Request: Copy every line in the records below that contains the word "scene".

Stored data:

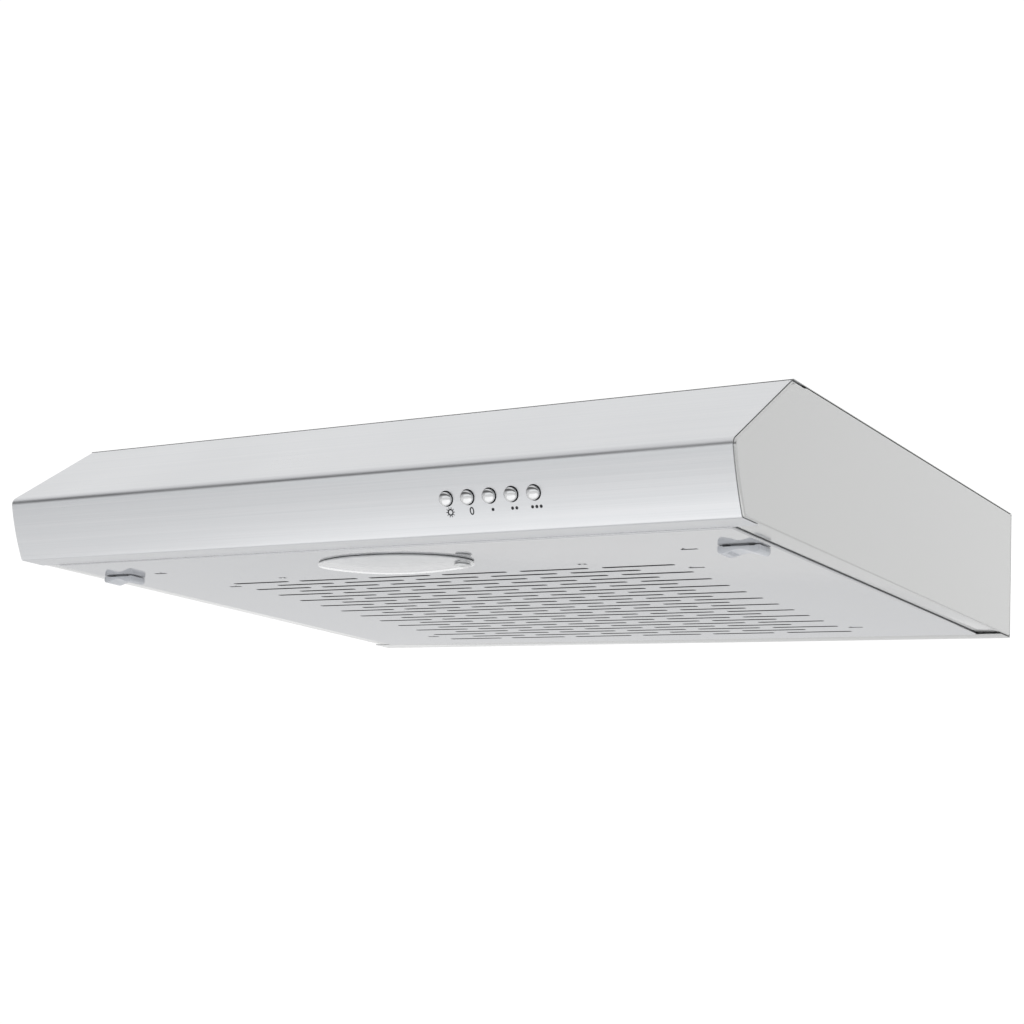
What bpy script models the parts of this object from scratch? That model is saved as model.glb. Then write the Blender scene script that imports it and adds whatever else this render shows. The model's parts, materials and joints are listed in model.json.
* * *
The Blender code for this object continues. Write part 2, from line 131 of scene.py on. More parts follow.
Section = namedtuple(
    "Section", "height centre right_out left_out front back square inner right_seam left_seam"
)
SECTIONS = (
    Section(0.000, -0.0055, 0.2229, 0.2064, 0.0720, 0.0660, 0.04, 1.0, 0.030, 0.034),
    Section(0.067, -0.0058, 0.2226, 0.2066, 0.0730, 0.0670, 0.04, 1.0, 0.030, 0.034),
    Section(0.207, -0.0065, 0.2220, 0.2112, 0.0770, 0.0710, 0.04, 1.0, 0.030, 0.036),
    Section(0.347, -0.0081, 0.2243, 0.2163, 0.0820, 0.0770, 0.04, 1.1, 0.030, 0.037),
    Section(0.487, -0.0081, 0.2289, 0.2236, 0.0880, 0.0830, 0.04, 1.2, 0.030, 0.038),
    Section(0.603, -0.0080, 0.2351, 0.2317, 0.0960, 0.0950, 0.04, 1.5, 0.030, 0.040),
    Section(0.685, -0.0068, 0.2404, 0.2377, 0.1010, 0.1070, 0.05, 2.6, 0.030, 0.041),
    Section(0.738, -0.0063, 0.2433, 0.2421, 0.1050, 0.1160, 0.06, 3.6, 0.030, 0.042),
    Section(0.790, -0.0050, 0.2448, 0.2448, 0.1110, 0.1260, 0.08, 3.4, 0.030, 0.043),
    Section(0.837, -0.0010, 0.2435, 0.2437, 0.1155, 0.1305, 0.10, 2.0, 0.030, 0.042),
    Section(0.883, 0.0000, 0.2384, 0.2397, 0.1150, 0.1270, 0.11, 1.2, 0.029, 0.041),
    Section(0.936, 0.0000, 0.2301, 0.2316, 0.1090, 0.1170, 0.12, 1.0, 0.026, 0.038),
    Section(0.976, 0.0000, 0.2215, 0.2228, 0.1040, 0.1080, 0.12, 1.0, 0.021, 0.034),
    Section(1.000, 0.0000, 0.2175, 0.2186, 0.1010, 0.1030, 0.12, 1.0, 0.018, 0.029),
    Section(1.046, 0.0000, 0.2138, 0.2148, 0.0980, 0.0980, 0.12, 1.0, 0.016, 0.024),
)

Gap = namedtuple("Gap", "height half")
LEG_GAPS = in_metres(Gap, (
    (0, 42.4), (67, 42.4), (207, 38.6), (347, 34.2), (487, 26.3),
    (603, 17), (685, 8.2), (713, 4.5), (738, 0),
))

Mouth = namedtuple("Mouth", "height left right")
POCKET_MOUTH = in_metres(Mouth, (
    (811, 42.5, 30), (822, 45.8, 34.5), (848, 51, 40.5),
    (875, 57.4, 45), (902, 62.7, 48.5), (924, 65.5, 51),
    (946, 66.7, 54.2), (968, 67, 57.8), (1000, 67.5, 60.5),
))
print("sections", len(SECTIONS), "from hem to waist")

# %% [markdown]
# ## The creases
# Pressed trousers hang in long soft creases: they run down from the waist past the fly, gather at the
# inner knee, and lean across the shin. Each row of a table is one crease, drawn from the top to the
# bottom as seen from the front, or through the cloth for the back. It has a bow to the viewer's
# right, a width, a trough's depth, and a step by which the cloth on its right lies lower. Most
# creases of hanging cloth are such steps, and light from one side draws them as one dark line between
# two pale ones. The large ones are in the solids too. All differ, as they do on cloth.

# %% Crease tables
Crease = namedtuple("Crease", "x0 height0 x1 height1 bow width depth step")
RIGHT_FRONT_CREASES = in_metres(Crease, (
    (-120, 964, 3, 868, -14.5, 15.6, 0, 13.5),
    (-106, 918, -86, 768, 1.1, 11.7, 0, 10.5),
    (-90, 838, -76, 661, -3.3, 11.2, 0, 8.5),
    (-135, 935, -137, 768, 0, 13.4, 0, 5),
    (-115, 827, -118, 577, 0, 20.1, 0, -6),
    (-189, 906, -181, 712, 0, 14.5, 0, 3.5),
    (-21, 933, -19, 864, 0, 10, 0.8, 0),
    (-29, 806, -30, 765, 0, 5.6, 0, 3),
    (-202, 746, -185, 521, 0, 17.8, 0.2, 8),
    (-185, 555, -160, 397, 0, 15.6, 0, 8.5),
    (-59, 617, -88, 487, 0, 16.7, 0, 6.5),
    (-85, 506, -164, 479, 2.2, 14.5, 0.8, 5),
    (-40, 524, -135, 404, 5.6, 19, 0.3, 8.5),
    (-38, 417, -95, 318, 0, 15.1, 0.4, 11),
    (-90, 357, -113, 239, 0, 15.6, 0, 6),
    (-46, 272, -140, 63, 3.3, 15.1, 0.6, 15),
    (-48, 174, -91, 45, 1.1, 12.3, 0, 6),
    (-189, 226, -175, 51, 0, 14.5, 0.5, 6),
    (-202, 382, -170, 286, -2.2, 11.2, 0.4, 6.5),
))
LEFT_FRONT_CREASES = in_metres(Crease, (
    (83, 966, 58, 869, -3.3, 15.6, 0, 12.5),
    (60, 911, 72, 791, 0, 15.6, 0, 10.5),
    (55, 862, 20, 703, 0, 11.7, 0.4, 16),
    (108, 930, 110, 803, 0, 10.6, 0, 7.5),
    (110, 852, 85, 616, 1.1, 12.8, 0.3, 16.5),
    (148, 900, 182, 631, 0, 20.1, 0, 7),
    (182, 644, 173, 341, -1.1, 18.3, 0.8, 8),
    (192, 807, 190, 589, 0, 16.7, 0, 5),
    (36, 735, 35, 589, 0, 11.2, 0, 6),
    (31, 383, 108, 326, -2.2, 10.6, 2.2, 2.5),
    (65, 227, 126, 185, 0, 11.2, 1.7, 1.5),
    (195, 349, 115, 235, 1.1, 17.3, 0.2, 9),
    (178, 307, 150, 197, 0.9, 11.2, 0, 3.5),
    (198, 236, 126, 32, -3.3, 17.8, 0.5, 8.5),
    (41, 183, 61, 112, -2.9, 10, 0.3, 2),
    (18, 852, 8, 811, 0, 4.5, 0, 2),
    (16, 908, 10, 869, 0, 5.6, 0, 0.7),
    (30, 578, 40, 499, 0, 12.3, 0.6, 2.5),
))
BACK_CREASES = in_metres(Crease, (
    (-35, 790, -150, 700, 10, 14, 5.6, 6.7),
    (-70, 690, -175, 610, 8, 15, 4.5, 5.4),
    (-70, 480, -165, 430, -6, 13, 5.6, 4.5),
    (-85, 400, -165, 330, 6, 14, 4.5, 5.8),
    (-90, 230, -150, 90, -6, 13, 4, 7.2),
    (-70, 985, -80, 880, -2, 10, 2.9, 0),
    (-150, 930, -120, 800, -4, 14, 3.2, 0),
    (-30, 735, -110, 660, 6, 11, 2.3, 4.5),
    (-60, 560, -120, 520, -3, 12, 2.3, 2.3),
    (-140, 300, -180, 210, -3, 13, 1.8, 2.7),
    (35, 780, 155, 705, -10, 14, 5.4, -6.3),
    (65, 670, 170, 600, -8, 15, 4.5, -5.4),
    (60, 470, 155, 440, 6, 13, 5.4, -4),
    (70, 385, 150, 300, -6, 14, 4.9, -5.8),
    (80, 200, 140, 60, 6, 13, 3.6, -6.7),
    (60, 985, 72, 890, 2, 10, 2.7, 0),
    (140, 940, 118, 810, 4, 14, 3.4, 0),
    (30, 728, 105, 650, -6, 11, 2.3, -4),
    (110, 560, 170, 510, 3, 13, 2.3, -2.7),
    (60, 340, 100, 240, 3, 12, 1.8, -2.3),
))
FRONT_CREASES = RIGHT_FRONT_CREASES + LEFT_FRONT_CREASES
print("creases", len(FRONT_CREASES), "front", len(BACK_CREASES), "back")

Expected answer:
What bpy script models the parts of this object from scratch? That model is saved as model.glb. Then write the Blender scene script that imports it and adds whatever else this render shows. The model's parts, materials and joints are listed in model.json.
The Blender code for this object continues. Write part 2, from line 131 of scene.py on. More parts follow.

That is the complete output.